Si ces mesures jointes aux efforts des autorités grecques ont été utiles, en particulier dans le domaine des frontières extérieures, la difficulté vient du fait qu’il est impossible de répondre via des mécanismes d’urgence à des problèmes structurels dus à divers facteurs (faiblesses d’un Etat très bureaucratique, crise financière aigue, position géopolitique très exposée, etc). La création d’un mécanisme d’alerte rapide, de préparation et de gestion de crise par le nouveau règlement Dublin III devrait dans l’avenir permettre d’éviter qu’une crise de ce type ne se répète dans un autre Etat membre. Il convient cependant de noter que l’existence du mécanisme d’évaluation Schengen, tout en ayant plus ou moins bien fonctionné en termes d’alerte dans le cas de la Grèce, n’a pas permis de prévenir la crise due à l’incapacité de cet Etat membre à contrôler seul sa frontière la Turquie.

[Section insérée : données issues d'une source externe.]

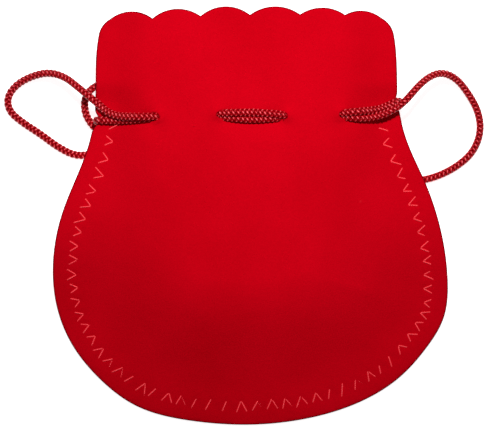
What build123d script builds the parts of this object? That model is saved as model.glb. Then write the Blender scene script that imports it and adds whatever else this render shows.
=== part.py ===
"""Drawstring gift pouch of red velvet, lying flat on its back.

Millimetres. +X is to the right of the pouch, +Y runs from its round bottom to its scalloped mouth and +Z
is up, away from the back panel. The origin is on the surface it lies on, under the middle of the pouch.
Two panels of velvet are sewn together along the sides and the bottom. Two cords lace through four holes
in each panel: the left one leaves at the left edge as a pull loop, the right one at the right edge.
"""

import math
import os

from build123d import *

# Velvet
CLOTH = 0.8  # thickness of a panel
SEAM_GAP = 0.1  # between the two panels where they are sewn
PILE = 0.15  # how far a stitch sinks into the pile

# Cords
CORD_R = 0.95
HOLES_X = (-23.9, -8.6, 9.4, 22.0)
HOLES_Y = 24.95
HOLE_LENGTH, HOLE_WIDTH, HOLE_CORNER = 5.6, 4.9, 1.2

# The back panel, seen from the side: flat on the table, then rising over the knots to the neck
RISE_START, RISE_END = -30.0, 4.0
FLOOR_Z = CLOTH / 2
NECK_Z = 6.3
BACK_FOLD_Y = 35.5
FRONT_FOLD_Y = 32.0
FOLD_GAP = 0.65
BACK_DROOP = 6.0  # degrees that the back flap hangs below level

# The front panel, which domes over the pocket
TOP_Z = 12.1
BODY_SLOPE = (6.6, 30.0)  # the dome starts this far inside the edge, and takes this far to rise
NECK_SLOPE = (3.0, 11.0)
SLOPE_CHANGE_Y = (-20.0, 26.0)
SIDE_OPENING = 1.9  # how far the loose sides of the mouth stand apart
SIDE_OPENING_Y = (27.5, 34.0)
GRID = 2.5  # spacing of the points that the dome is made through
GRID_COLUMNS, GRID_ROWS = 21, 22  # on each side of the origin
DOME_ERROR = 0.02

# Blocks that cut the panels reach past them by far
REACH = 60.0
BLOCK_LOW, BLOCK_HEIGHT = -5, 30

# Outline of a panel
LEFT_SIDE = [
    (-37.8, 45.6), (-38.6, 37.5), (-38.7, 29.5), (-40.3, 18.4), (-43.9, 8.8), (-47.3, 0.0),
    (-49.4, -11.5), (-48.4, -23.2), (-44.6, -32.4), (-38.0, -40.6), (-28.8, -47.5), (-15.0, -51.3),
]
RIGHT_SIDE = [
    (35.8, 45.6), (36.6, 37.5), (36.9, 29.5), (39.2, 18.8), (43.6, 8.8), (47.2, -1.6),
    (49.4, -14.5), (48.4, -25.8), (44.2, -33.0), (37.6, -40.3), (28.6, -46.1), (14.0, -50.8),
]
BOTTOM = (-0.4, -52.3)
SIDE_STARTS = [(-0.2, -1), (-0.2, 1)]  # the way the sides run at their two ends
VALLEYS = [(-24.4, 49.3), (-12.4, 49.9), (-0.1, 50.2), (12.4, 50.3), (23.6, 50.2)]
PEAKS = [(-18.2, 51.7), (-6.2, 52.3), (6.2, 52.3), (18.2, 52.0)]
LEFT_CORNER = [(-29.6, 51.1), (-34.9, 49.3), (-36.7, 47.8)]
RIGHT_CORNER = [(27.6, 51.3), (32.6, 49.6), (34.6, 48.0)]

# Stitching
STITCH_INSET = 4.8
STITCH_HALF = 1.4
STITCH_STEP = 2.0
STITCH_TOP_Y = 22.6
THREAD = 0.35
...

Les exigences de la solidarité entre les Etats membres
L’examen de la réalité montre que le chemin à parcourir est encore long de ce point de vue. Car les affirmations théoriques à propos du principe de solidarité font peu de cas des oppositions d’intérêts entre les Etats membres qui expliquent la difficulté de sa mise en œuvre : tous les Etats ne sont pas concernés par la pression migratoire ou celle des demandeurs d’asile, pas davantage que tous les Etats membres ne sont visés par la criminalité terroriste. D’où des défaillances individuelles ou des réactions unilatérales d’Etats membres démontrant une absence de solidarité.

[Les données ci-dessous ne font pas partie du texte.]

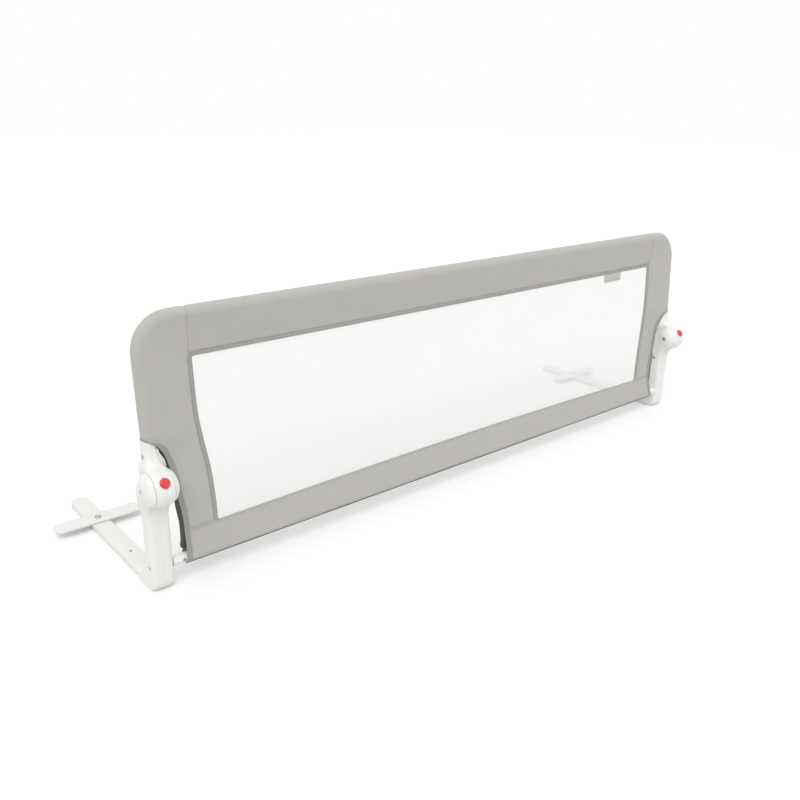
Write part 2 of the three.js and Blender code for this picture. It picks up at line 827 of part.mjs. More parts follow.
function topTube() {
  const bore = tubeRadius - tubeWall;
  const swaged = bore - seatGap;
  const inner = swaged - tubeWall;
  const shoulder = topJointX - seatGap / 2;
  const tip = topJointX + jointDepth;
  return pipeX([
    [inner, -tip],
    [swaged, -tip],
    [swaged, -shoulder],
    [tubeRadius, -shoulder],
    [tubeRadius, shoulder],
    [swaged, shoulder],
    [swaged, tip],
    [inner, tip],
  ]);
}

function ring(outer, inner, x0, x1) {
  return pipeX([[inner, x0], [outer, x0], [outer, x1], [inner, x1]]);
}

// Arm: a pressed channel, open underneath, with a round end
function armShape(inset, front) {
  const half = armWidth / 2 - inset;
  const bend = armReach - armWidth / 2;
  const shape = new THREE.Shape();
  shape.moveTo(-half, front);
  shape.lineTo(half, front);
  shape.lineTo(half, bend);
  shape.absarc(0, bend, half, 0, Math.PI, false);
  shape.closePath();
  return shape;
}

function plate(shape, z0, z1, steps = roundSides / 3) {
  return new THREE.ExtrudeGeometry(shape, { depth: z1 - z0, bevelEnabled: false, curveSegments: steps })
    .translate(0, 0, z0);
}

function baseArm() {
  const front = legFront + footRound + legWall + seatGap;
  const skin = armHeight - armWall;
  return cutBy(
    solidOf(plate(armShape(0, front), 0, armHeight)),
    plate(armShape(armWall, front - overrun), -overrun, skin),
    rodZ(armHoleRadius, 0, 2 * armHeight, 0, armHoleY),
    rodZ(rivetRadius + seatGap, 0, 2 * armHeight, 0, rivetY),
    rodZ(screwRadius + seatGap, 0, 2 * armHeight, ...armScrewPlace),
  );
}

function armPad() {
  return plate(armShape(armWall + seatGap, armReach - padLength), 0, armHeight - armWall - seatGap);
}

function armScrew() {
  const seat = armHeight - armWall - seatGap;
  const head = seat - screwHeadHeight;
  const tip = toeHeight - overrun - seatGap;
  const wide = [[0, head], [screwHeadRadius, head], [screwHeadRadius, seat]];
  const narrow = [[screwRadius, seat], [screwRadius, tip], [0, tip]];
  return alongZ(turned([...wide, ...narrow])).translate(...armScrewPlace, 0);
}

// Cross bar: a flat bar with rounded ends that swivels on its rivet
function crossBar() {
  const x = crossBarLength / 2;
  const y = crossBarWidth / 2;
  const r = crossBarCorner;
  const shape = new THREE.Shape();
  shape.absarc(x - r, y - r, r, 0, Math.PI / 2, false);
  shape.absarc(r - x, y - r, r, Math.PI / 2, Math.PI, false);
  shape.absarc(r - x, r - y, r, Math.PI, 1.5 * Math.PI, false);
  shape.absarc(x - r, r - y, r, 1.5 * Math.PI, 2 * Math.PI, false);
  shape.holes.push(new THREE.Path().absarc(0, 0, rivetRadius + runningGap, 0, 2 * Math.PI, true));
  return new THREE.ExtrudeGeometry(shape, {
    depth: crossBarThickness - 2 * crossBarBevel,
    bevelThickness: crossBarBevel,
    bevelSize: crossBarBevel,
    bevelOffset: -crossBarBevel,
    bevelSegments: 1,
    curveSegments: roundSides / 3,
  }).translate(0, 0, crossBarBevel);
}

function rivet() {
  const under = armHeight - armWall - seatGap;
  const over = armHeight + crossBarThickness + 2 * seatGap;
  const top = over + rivetHeadHeight;
  return alongZ(
    turned([
      [0, under - rivetHeadHeight],
      [rivetHeadRadius, under - rivetHeadHeight],
      [rivetHeadRadius, under],
      [rivetRadius, under],
      [rivetRadius, over],
      [rivetHeadRadius, over],
      [rivetHeadRadius * domeShare, top - rivetHeadHeight / 2],
      [rivetHeadRadius / 2, top],
      [0, top],
    ]),
  );
}

// Plug between the lower tube and the leg, with its pilot bores
function plug() {
  const face = -legWidth / 2 - seatGap;
  const shoulder = seatGap - lowTubeInset;
  const tip = -lowTubeInset - plugSpigotDepth;
  const spigot = lowTubeRadius - tubeWall - seatGap;
  const head = [[0, face], [lowTubeRadius, face], [lowTubeRadius, shoulder]];
  const stem = [[spigot, shoulder], [spigot, tip], [0, tip]];
  return cutBy(
    solidOf(alongX(turned([...head, ...stem], tubeSides))),
    screwHole(legWidth / 2 - screwHeadDepth, lowTubeScrewLength, -1, screwRadius),
    plugScrew(seatGap).translate(face - plugScrewInset, 0, 0),
  );
}

// A short screw into the plug from the front: grown by a gap, it is its own hole
function plugScrew(gap) {
  const top = lowTubeRadius + screwHeadHeight / 2 + gap;
  const seat = lowTubeRadius - screwHeadHeight / 2 - gap;
  const tip = lowTubeRadius - plugScrewLength - gap;
  const wide = screwHeadRadius - screwRadius / 2 + gap;
  const narrow = screwRadius + gap;
  const head = [[0, top], [wide, top], [wide, seat]];
  const shank = [[narrow, seat], [narrow, tip], [0, tip]];
  return turned([...head, ...shank]).rotateX(Math.PI);
}

// The pivot's bolt: a round head sunk in the outer cheek, its thread in the nut
function pivotBolt() {
  const neck = pivotHeadX - pivotHeadHeight;
  const tip = -pivotHeadX - seatGap;
  return alongX(
    turned([
      [0, pivotHeadX],
      [pivotHeadRadius, pivotHeadX],
      [pivotHeadRadius, neck],
      [pivotBoltRadius, neck],
      [pivotBoltRadius, tip],
      [0, tip],
    ]),
  );
}

// The pivot's nut: hexagonal, sunk in the inner cheek
function pivotNut() {
  const point = nutWidth / Math.sqrt(3);
  const end = nutHeight / 2;
  return cutBy(
    solidOf(alongX(turned([[0, -end], [point, -end], [point, end], [0, end]], nutSides))),
    rodX(pivotBoltRadius + seatGap, -nutHeight, nutHeight),
  );
}

function releaseButton() {
  const body = turned([
    [0, stemFoot],
    [stemRadius, stemFoot],
    [stemRadius, collarTop - collarThickness],
    [collarRadius, collarTop - collarThickness],
    [collarRadius, collarTop],
    [buttonRadius, collarTop],
    [buttonRadius, buttonTop - buttonDome],
    [buttonRadius * domeShare, buttonTop - buttonDome / 3],
    [buttonRadius / 2, buttonTop],
    [0, buttonTop],
  ]);
  const slot = block(
    -hubWidth,
    hubWidth,
    lockBarFoot - seatGap,
    lockBarFoot + lockBarDepth + seatGap,
    -lockBarWidth / 2 - seatGap,
    lockBarWidth / 2 + seatGap,
  );
  return cutBy(solidOf(body), slot);
}

function buttonSpring() {
  const outer = springRadius;
  const inner = springRadius - springWire;
  const foot = springFloor + seatGap;
  const top = stemFoot - seatGap;
  return turned([[inner, foot], [outer, foot], [outer, top], [inner, top]]);
}

function lockBar() {
  const reach = knuckleWidth / 2 + lockBarReach;
  const half = lockBarWidth / 2;
  return block(-reach, reach, lockBarFoot, lockBarFoot + lockBarDepth, -half, half);
}

function group(...children) {
  const made = new THREE.Group();
  made.add(...children);
  return made;
}

function placed(object, x, y, z) {
  object.position.set(x, y, z);
  return object;
}

// Everything that is made once for each end
function endAssembly(end, side) {
  const [legY, legZ] = legScrewPlace;
  const [neckY, neckZ] = neckScrewPlace;
  const half = legWidth / 2;

  const leg = group(
    ...legShells(end),
    placed(
      piece(`${end}_leg_screw`, screw(-half + screwHeadDepth, legScrewLength, 1), steel()),
      0, legY, legZ,
    ),
    placed(
      piece(`${end}_lower_tube_screw`, screw(half - screwHeadDepth, lowTubeScrewLength, -1), steel()),
      0, lowTubeY, lowTubeHeight,
    ),
    placed(piece(`${end}_lower_tube_plug`, plug(), whitePlastic()), 0, lowTubeY, lowTubeHeight),
    placed(
      piece(`${end}_plug_screw`, plugScrew(0), steel()),
      -half - seatGap - plugScrewInset, lowTubeY, lowTubeHeight,
    ),
    placed(piece(`${end}_pivot_bolt`, pivotBolt(), steel()), 0, pivotY, pivotHeight),
    placed(
      piece(`${end}_pivot_nut`, pivotNut(), steel()),
      -pivotHeadX + nutHeight / 2, pivotY, pivotHeight,
    ),
  );

  const arm = group(
    piece(`${end}_base_arm`, baseArm(), whiteMetal()),
    piece(`${end}_arm_pad`, armPad(), greyRubber()),
    piece(`${end}_arm_screw`, armScrew(), steel()),
    placed(piece(`${end}_cross_bar_rivet`, rivet(), steel()), 0, rivetY, 0),
    placed(piece(`${end}_cross_bar`, crossBar(), whiteMetal()), 0, rivetY, armHeight + seatGap),
  );

  const knuckle = group(
    ...knuckleShells(end),
    placed(
      piece(`${end}_neck_screw`, screw(neckScrewHead, neckScrewLength, -1), steel()),
      0, neckY, neckZ,
    ),
  );

  const lock = placed(
    group(
      piece(`${end}_release_button`, releaseButton(), redPlastic()),
      piece(`${end}_button_spring`, buttonSpring(), steel()),
      piece(`${end}_lock_bar`, lockBar(), steel()),
    ),
    0, pivotY, pivotHeight,
  );
  lock.rotation.x = buttonTurn;

  const socketZ = socketRise + seatGap;
  const neckScrewBore = rodX(screwRadius + seatGap, -hubWidth, hubWidth, neckY, neckZ)
    .applyMatrix4(upperPlane.clone().invert());
  const tube = cutBy(
    solidOf(swept(sideTubeRoute(socketZ, topJointX - endX), tubeRadius, tubeRadius - tubeWall)),
    neckScrewBore,
  );
  const upper = placed(
    group(
      piece(`${end}_side_tube`, tube, whiteMetal()),
      upperSideBand(end),
      piece(`${end}_closure_strip_upper`, aboveFold(closureStrip()), darkTape()),
    ),
    0, foldPlaneY, pivotHeight,
  );
  upper.rotation.x = -upperLean;

  const lower = placed(
    group(
      lowerSideBand(end),
      piece(`${end}_closure_strip_lower`, belowFold(closureStrip()), darkTape()),
    ),
    0, foldPlaneY, pivotHeight,
  );
  lower.rotation.x = -lowerLean;

  const whole = placed(group(leg, arm, knuckle, lock, upper, lower), side * endX, 0, 0);
  whole.scale.x = side;
  return whole;
}

// What runs along the middle, above the fold
function upperMiddle() {
  const ringSolid = windowSolid(bindingWidth, bindingThickness).subtract(windowSolid(0, legSpacing));
  const labelZ = windowHead - seatGap - labelHeight / 2;
  const label = new THREE.BoxGeometry(labelWidth, labelThickness, labelHeight);
  const upper = placed(
    group(
      placed(piece("top_tube", topTube(), whiteMetal()), 0, 0, upperTubeZ),
      topBand(),
      piece("window_binding_upper", aboveFold(ringSolid), bindingTape()),
      piece("mesh_window_upper", aboveFold(windowSolid(-seatGap, meshThickness)), whiteMesh()),
      placed(
        piece("label_tab", label, greyLabel()),
        endX - labelInset, -(meshThickness + labelThickness) / 2 - seatGap, labelZ,
      ),
    ),
    0, foldPlaneY, pivotHeight,
  );
  upper.rotation.x = -upperLean;
  return upper;
}

// What runs along the middle, below the fold
function lowerMiddle() {
  const ringSolid = windowSolid(bindingWidth, bindingThickness).subtract(windowSolid(0, legSpacing));
  const bore = lowTubeRadius - tubeWall;
  const joint = lowJointLength / 2;
  const connector = bore - seatGap;
  const tubeLine = placed(
    group(
      piece("lower_tube_left", ring(lowTubeRadius, bore, -lowTubeEnd, -seatGap / 2), whiteMetal()),
      piece("lower_tube_right", ring(lowTubeRadius, bore, seatGap / 2, lowTubeEnd), whiteMetal()),
      piece("lower_tube_joint", ring(connector, connector - tubeWall, -joint, joint), steel()),
    ),
    0, 0, lowTubeZ,
  );
  const lower = placed(
    group(
      tubeLine,
      bottomBand(),
      piece("window_binding_lower", belowFold(ringSolid), bindingTape()),
      piece("mesh_window_lower", belowFold(windowSolid(-seatGap, meshThickness)), whiteMesh()),
    ),
    0, foldPlaneY, pivotHeight,
  );
  lower.rotation.x = -lowerLean;
  return lower;
}

const rail = group(endAssembly("left", -1), endAssembly("right", 1), upperMiddle(), lowerMiddle());

// The origin is on the floor, under the middle of the whole rail
const reach = new THREE.Box3().setFromObject(rail, true);
rail.position.y = -(reach.min.y + reach.max.y) / 2;

export default rail;
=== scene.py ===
"""Folding bed guard rail: the looks of every piece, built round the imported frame."""

import json
import logging
import math
from collections.abc import Callable, Iterable, Iterator, Mapping, Sequence
from contextlib import contextmanager
from dataclasses import dataclass, field
from enum import Enum
from typing import NamedTuple

import bmesh
import bpy
from mathutils import Matrix, Vector, noise

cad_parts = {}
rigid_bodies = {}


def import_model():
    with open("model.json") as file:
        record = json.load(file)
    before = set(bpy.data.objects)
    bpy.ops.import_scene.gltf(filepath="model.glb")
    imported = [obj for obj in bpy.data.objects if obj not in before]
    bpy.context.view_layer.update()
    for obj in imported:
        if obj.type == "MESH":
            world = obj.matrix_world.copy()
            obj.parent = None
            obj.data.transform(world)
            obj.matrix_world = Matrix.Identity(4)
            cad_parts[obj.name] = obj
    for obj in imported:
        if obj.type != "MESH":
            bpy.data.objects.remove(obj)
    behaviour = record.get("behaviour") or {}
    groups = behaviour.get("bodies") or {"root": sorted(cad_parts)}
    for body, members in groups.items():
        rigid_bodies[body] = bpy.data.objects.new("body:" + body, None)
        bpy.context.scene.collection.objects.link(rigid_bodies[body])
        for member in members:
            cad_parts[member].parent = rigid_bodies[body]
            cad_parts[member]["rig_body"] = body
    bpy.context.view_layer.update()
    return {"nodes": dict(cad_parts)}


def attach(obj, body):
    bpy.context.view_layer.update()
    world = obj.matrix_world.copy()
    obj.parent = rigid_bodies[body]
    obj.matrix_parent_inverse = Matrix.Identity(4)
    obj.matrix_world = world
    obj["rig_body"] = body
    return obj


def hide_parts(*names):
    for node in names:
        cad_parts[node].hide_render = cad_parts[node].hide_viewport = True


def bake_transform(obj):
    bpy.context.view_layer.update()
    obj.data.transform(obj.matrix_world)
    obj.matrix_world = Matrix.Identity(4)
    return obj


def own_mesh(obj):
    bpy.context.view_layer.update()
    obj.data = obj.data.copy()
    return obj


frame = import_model()

LOG = logging.getLogger("guard_rail")
MM = 0.001
Pair = tuple[float, float]
Triple = tuple[float, float, float]
Place = tuple[float, float, float, float, float]
Piece = bpy.types.Object
Material = bpy.types.Material
Socket = bpy.types.NodeSocket
Tree = bpy.types.NodeTree


class Side(Enum):
    """Which end of the rail a piece belongs to, as seen from the room."""

    LEFT = -1
    RIGHT = 1

    @property
    def word(self) -> str:
        """Return the word that starts this end's names."""
        return self.name.lower()


class Cut(Enum):
    """How one solid is combined with another."""

    TAKE = "DIFFERENCE"
    KEEP = "INTERSECT"


class Section(NamedTuple):
    """A rounded-rectangle slice through a moulded column, in millimetres."""

    height: float
    left: float
    right: float
    front: float
    back: float
    corner: float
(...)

La crise de la gouvernance Schengen qui a découlé de l’opposition entre l’Italie et la France suit e aux flux migratoires générés par le printemps arabe a démontré à quel point la solidarité en matière de contrôle des frontières extérieures et de gestion des flux migratoires reste pour l’instant un concept dépourvu de substance au sein de l’espace de liberté, de sécurité et de justice. La volonté d’un Etat membre de rétablir les contrôles aux frontières intérieures n’est que le constat de cette absence et témoigne des errements dans lesquels l’Union européenne peut s’engager faute de solidarité.
L’enjeu institutionnel : le rôle des acteurs
L’adoption du programme qui succèdera à celui de Stockholm n’a pas manqué de soulever une controverse institutionnelle renvoyant à l’article 68 TFUE aux termes duquel «Conseil européen définit les orientations stratégiques de la programmation législative et opérationnelle dans l’espace de liberté, de sécurité et de justice ».

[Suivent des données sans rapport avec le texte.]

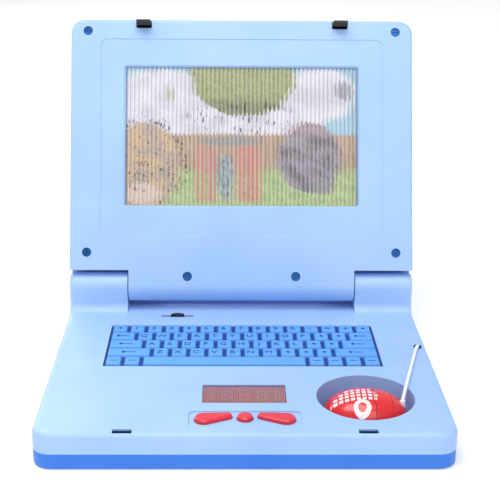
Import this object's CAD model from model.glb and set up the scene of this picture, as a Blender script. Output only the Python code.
import math

import bmesh
import bpy
from mathutils import Matrix, Vector


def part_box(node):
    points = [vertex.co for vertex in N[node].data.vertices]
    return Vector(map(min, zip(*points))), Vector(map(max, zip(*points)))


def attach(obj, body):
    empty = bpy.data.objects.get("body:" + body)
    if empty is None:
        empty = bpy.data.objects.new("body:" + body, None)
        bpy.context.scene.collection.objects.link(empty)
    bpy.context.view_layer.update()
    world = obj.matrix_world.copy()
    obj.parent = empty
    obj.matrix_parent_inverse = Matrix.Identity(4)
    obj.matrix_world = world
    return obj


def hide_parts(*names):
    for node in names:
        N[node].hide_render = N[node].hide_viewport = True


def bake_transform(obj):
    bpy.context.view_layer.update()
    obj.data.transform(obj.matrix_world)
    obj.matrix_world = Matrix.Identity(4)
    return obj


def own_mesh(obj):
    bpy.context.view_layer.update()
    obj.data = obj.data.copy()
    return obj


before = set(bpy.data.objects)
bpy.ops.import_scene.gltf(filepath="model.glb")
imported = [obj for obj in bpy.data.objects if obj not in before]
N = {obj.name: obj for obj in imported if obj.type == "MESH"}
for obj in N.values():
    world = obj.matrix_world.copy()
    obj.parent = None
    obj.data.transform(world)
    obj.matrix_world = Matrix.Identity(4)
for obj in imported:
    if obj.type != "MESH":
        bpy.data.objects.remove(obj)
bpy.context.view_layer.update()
MM = 0.001

# The lid's own frame: v runs up the lid, n out of its front face, both in millimetres.
LEAN = math.radians(21.27)


def lid(x, v, n):
    """A point of the open lid, from millimetres across, up and out of it, to metres."""
    return Vector((
        x * MM,
        (89.5 + v * math.sin(LEAN) - n * math.cos(LEAN)) * MM,
        (55.7 + v * math.cos(LEAN) + n * math.sin(LEAN)) * MM,
    ))


def srgb(h, a=1.0):
    c = [int(h[i:i + 2], 16) / 255 for i in (1, 3, 5)]
    return tuple(x / 12.92 if x <= 0.04045 else ((x + 0.055) / 1.055) ** 2.4 for x in c) + (a,)


def shade(c, k):
    return tuple(min(1.0, x * k) for x in c[:3]) + (1.0,)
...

Les tensions qui ont déjà vu le jour à propos du programme qui succèdera à Stockholm incluent cette fois le Parlement européen. Le Conseil européen vient en effet de décider qu’il se penchera lors de sa réunion de juin 2014 sur la définition des orientations stratégiques de la programmation législative et opérationnelle dans l’espace de liberté, de sécurité et de justice.
Pour préparer cette réunion, les prochaines présidences sont invitées à engager un processus de réflexion au sein du Conseil. La Commission est, quant à elle, invitée à présenter les contributions voulues à ce processus » (conclusions du Conseil des 27 et 28 juin 2013). On voit immédiatement que le Parlement européen est oublié alors qu’il contribue traditionnellement à l’adoption du programme par une résolution informant le Conseil européen de sa position. Eviter un nouveau conflit serait d’autant plus heureux que les institutions européennes viennent de mettre un terme à la violente opposition qu’avait provoquée la problématique de la gouvernance Schengen.
La méthode de travail
Le doute semble s’être insidieusement installé quant à l’utilité du programme de Stockholm et, par-delà, également du prochain exercice de programmation de l’espace de liberté, sécurité et justice. Un certain nombre de signes avant-coureurs étaient perceptibles.
Ainsi, le tableau de bord visant à évaluer le respect des engagements a disparu dès le début de la mise en œuvre de Stockholm.
Ensuite, la Commission s’est elle-même dispensée d’évaluer les résultats de ce programme à mi-parcours (juin 2012) contrairement au souhait du Conseil européen qui n’a cependant rien trouvé à y redire.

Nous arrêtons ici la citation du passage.